Vom Gesetzgeber auf Bundesebene verlangt das Papier zudem unter anderem, dass er verpflichtende Mindestkriterien für Gewaltschutzkonzepte in § 37a Abs. 1 SGB IX regelt sowie eine unabhängige Stelle benennt oder einrichtet, die die Qualität der Konzepte prüft und per Zertifizierung bestätigt. Für die Träger der Leistungen für Menschen mit Behinderung empfehlen das Deutsche Institut für Menschenrechte und der Behindertenbeauftragte, zuständige Personen für den Gewaltschutz zu benennen und zu qualifizieren sowie eine Ansprechstelle für Einrichtungen und Betroffene zu schaffen.

Auch die Beteiligungsrechte der Bewohner*innen müssten gestärkt werden, so die Empfehlungen. Dafür sollte die Bundesregierung etwa bereits etablierte Strukturen wie das Bundesnetzwerk der Frauenbeauftragten in Einrichtungen oder Selbstvertretungsorganisationen stärken und dauerhaft angemessen finanzieren beziehungsweise fördern. Die Gesetzgeber in den Ländern werden aufgefordert, das Heimrecht zu reformieren und um Gewaltschutzvorkehrungen zu ergänzen.

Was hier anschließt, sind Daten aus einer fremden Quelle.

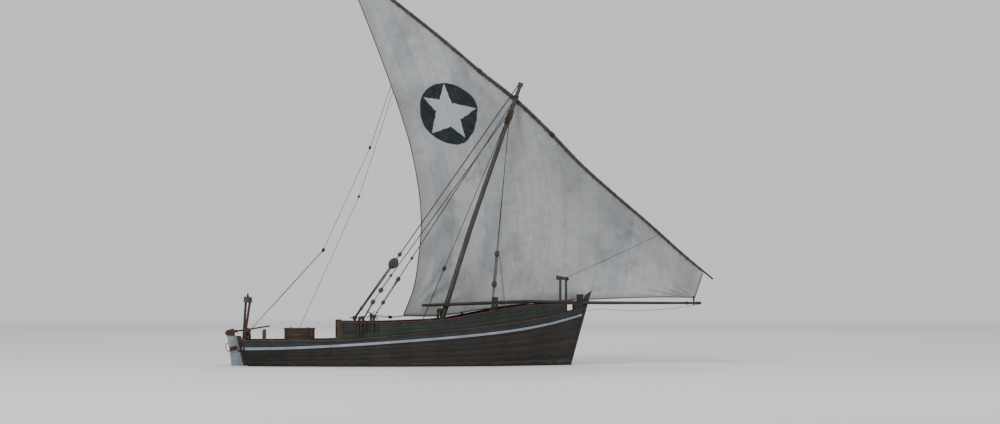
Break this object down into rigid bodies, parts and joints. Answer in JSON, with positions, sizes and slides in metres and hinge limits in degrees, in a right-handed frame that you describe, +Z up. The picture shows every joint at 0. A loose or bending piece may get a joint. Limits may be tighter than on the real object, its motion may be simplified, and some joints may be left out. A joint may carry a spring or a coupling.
{
  "type": "lateen-rigged dhow sailing boat",
  "caption": "Wooden dhow with a raked stem and mast, transom stern with hung rudder, raised washboards, long bowsprit and one big lateen sail on a spliced yard.",
  "frame": {"origin": "amidships on the centreline, at the waterline", "axes": "+X towards the bow, +Y to port, +Z up"},
  "size_m": [18.5917, 4.2386, 17.1735],
  "materials": {
    "tarred": "dark oiled and tarred planks, weathered",
    "painted": "pale blue-grey paint, chalky",
    "timber": "bare dark timber, worn",
    "deck": "bare deck boards, walked dull",
    "spar": "oiled round spar",
    "canvas": "off-white cotton canvas, stained",
    "rope": "dark coir rope",
    "rudder": "faded blue-grey paint",
    "iron": "rusty forged iron"
  },
  "bodies": {
    "hull": {"keel": "tarred", "stem_post": "tarred", "stern_post": "tarred", "planking_port": "tarred", "planking_starboard": "tarred", "transom": "tarred", "taffrail": "timber", "wale_port": "painted", "wale_starboard": "painted", "cap_rail_port": "timber", "cap_rail_starboard": "timber", "washboard_port": "tarred", "washboard_starboard": "tarred", "washboard_rail_port": "timber", "washboard_rail_starboard": "timber", "bow_board_port": "tarred", "bow_board_starboard": "tarred", "washboard_post_port": "timber", "washboard_post_starboard": "timber", "aft_deck": "deck", "fore_deck": "deck", "hold_floor": "deck", "mast_step": "timber", "beam_aft_deck": "timber", "beam_hold": "timber", "beam_fore_deck": "timber", "beam_mast": "timber", "mast": "spar", "hounds": "rope", "bowsprit": "spar", "bow_bitt_aft": "timber", "bow_bitt_fore": "timber", "bow_bitt_cap": "timber", "gallows_post_port": "timber", "gallows_post_starboard": "timber", "gallows_beam": "timber", "deck_locker": "timber", "timber_head_halyard": "timber", "timber_head_aft": "timber", "timber_head_fore": "timber", "shroud_fore": "rope", "shroud_aft": "rope", "halyard_block": "timber", "halyard": "rope", "halyard_tackle": "rope", "gudgeon_1": "iron", "gudgeon_2": "iron"},
    "rudder": {"rudder_blade": "rudder", "rudder_head": "timber", "tiller": "timber"},
    "sail_rig": {"yard_lower_pole": "spar", "yard_upper_pole": "spar", "yard_seizing_1": "rope", "yard_seizing_2": "rope", "yard_sling": "rope", "sail": "canvas"},
    "lid": {"locker_lid": "timber"}
  },
  "joints": [
    {"name": "rudder_hinge", "type": "hinge", "parent": "hull", "child": "rudder", "pos_m": [-6.6206, 0, 0], "axis": [-0.2241, 0, 0.9746], "range_deg": [-35, 35]},
    {"name": "sail_swing", "type": "hinge", "parent": "hull", "child": "sail_rig", "pos_m": [3.751, 0.1803, 10.129], "axis": [0.6718, -0.0304, -0.7401], "range_deg": [0, 35]},
    {"name": "lid_hinge", "type": "hinge", "parent": "hull", "child": "lid", "pos_m": [-4.45, 0.54, 1.3803], "axis": [-1, 0, 0], "range_deg": [0, 100]}
  ]
}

»Gewalt zu erleben, ist eine schreckliche Erfahrung, die einen Schatten über das gesamte Leben werfen kann«, so Jürgen Dusel, Behindertenbeauftragter der Bundesregierung. Den Staat treffe die Verpflichtung, seine Bürger*innen, darunter auch die Menschen mit Behinderungen, wirksam vor Gewalt zu schützen. »Aber es gibt immer noch große Lücken und Probleme bei diesem Thema. Deshalb fordere ich den Bund auf, bestehende Gesetze nachzubessern. Aber auch die Länder, die Leistungsträger und die Leistungserbringer sind in der Pflicht, ihrer Verantwortung gerecht zu werden«, fordert Dusel.